I made this shit up.



About Daisy Willows

'Words are my everything' - Jon Wayne . A writer of poetry, stories, stage scripts, fiction, border line poetry & freestyle works, Music reviews, Guest Features/interview & shout outs. She is also passionate about raising anti-stigma & awareness for Mental Health. A trained co-facilitator in Wellness Recovery Action plan by Mary Ellen Copeland Natasha goes by many moniker names-Daisy Willows, bahtuhkid, GOAT2Bdazee. She has had a colourful life. Travelled. Natasha co-owns a second-hand clothing & accessories business -La Bella Bijoux Ltd Natasha was born in South Africa & is a French national. She currently resides in the UK Natasha Bodley holds a postgraduate in the Humanities. A BA in Myth in the Greek and Roman worlds & Advanced creative writing. She also holds a Foundation degree in Acting performance. She is currently working on her first novel (semi-autobiographical creative non-fiction). She has published one short story on Amazon called 'Number one' Connect with Natasha Collaborate with Natasha & feel free to Communicate her too. Light, Peace & Love!

Posted on Jul 13, 2022, in STREAM OF CONSCIOUSNESS COLLECTION and tagged , , , , , . Bookmark the permalink. 27 Comments.

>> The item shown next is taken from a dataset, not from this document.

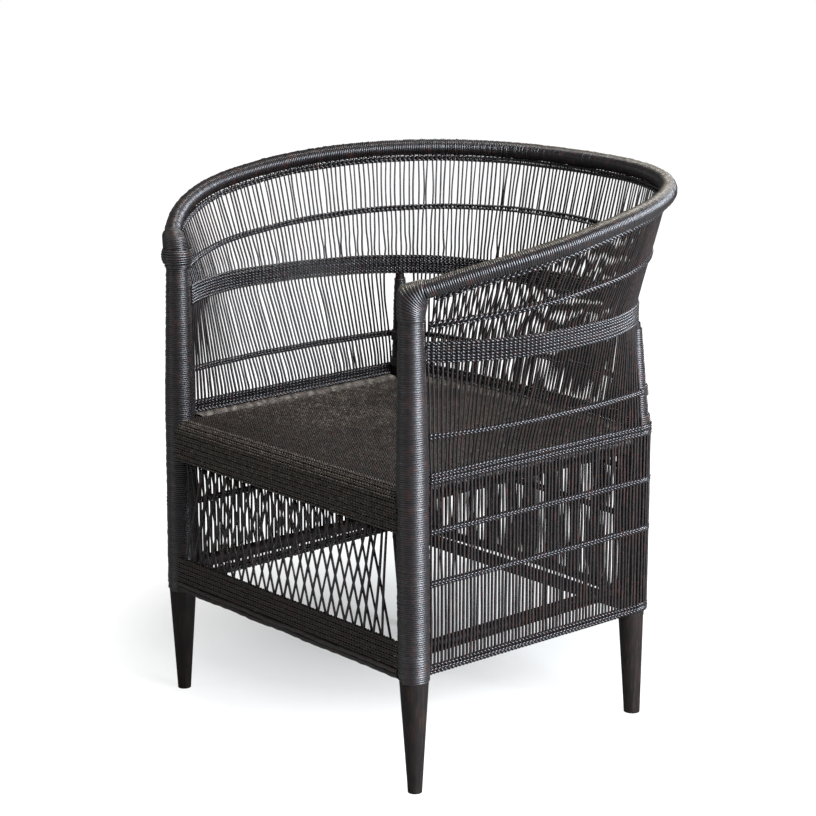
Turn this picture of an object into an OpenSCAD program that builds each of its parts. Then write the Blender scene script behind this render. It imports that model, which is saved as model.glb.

  1. Like the colourful language

    Like

  2. Morning lovely friend,where am located its morning,do know about you! But wish you a very lovely day,I’ve just nominated you for the 3 day quote challenge,best of luck & enjoy. Luv & hugs.

    Like

  3. As always….my Love and Big Hugs!!!! ❤ ❤

    Liked by 1 person

  4. I want to know book number one and the last book on your list! lol

    Liked by 2 people

  5. I am so sorry, but your thoughts often make me laugh. Sometimes, your just airing shit out and I find myself laughing my butt off. You having a writing style that is so unique. It is a pleasure to read your posts. Have a great evening.

    Liked by 2 people

  6. Seriously, I could hear an epic voice rapping inside my head as I read. You should work on your live poetry reading!! I loved the video of your poem for your little dancer girl.
    Cheers!
    Trin

    Liked by 2 people

  7. I really like your writing here Daisy. It’s clever. Your mind is pretty nuts isn’t it!…and I mean that in the nice way 🙂 You are like a human writer equivalent of a garment of clothing that has been turned inside out. You allow us to see the seams and the threads and the back of the zips and all the bits you don’t usually see of that item of clothing that is you… (if you get what I mean!?) I like it-Daisy inside out 🙂 You are more than capable of the MA-personally I think you’ll sail through it, but even when you encounter blocks…try not to stress, they are learning experiences. Creativity of any kind is usually marred with self doubt and self criticism. Most actors hate watching themselves on screen, artists are embarrassed of their paintings in a gallery, and many writers hate what they write, and sometimes don’t know what to write at all, which is stressful. Exposure and insecurity is part of creativity, and you have creativity in bucketloads, so maybe these kind of insecurities are what come with the gift? I don’t know…just my take on it xxx

    Liked by 2 people

    • Imani. You just are amazing. And have a way of comforting me. Your heart and observations mean so much to me. Erm. . Next time we are doing it we should have an outer body experience and connect 😂😂😂😁can’t believe what u said in you post comment. I laughed for about 5 minutes. I love you and your writing so much. I really mean that hun you have so much soul and are just fucking fantastic xxxx much is love xxx

      Liked by 1 person

  8. Wow, I went into a bit of a trance reading that… I`m pretty sure there was some EMINEM beats playing in my head while I rapped your post. Way to go on starting your MA!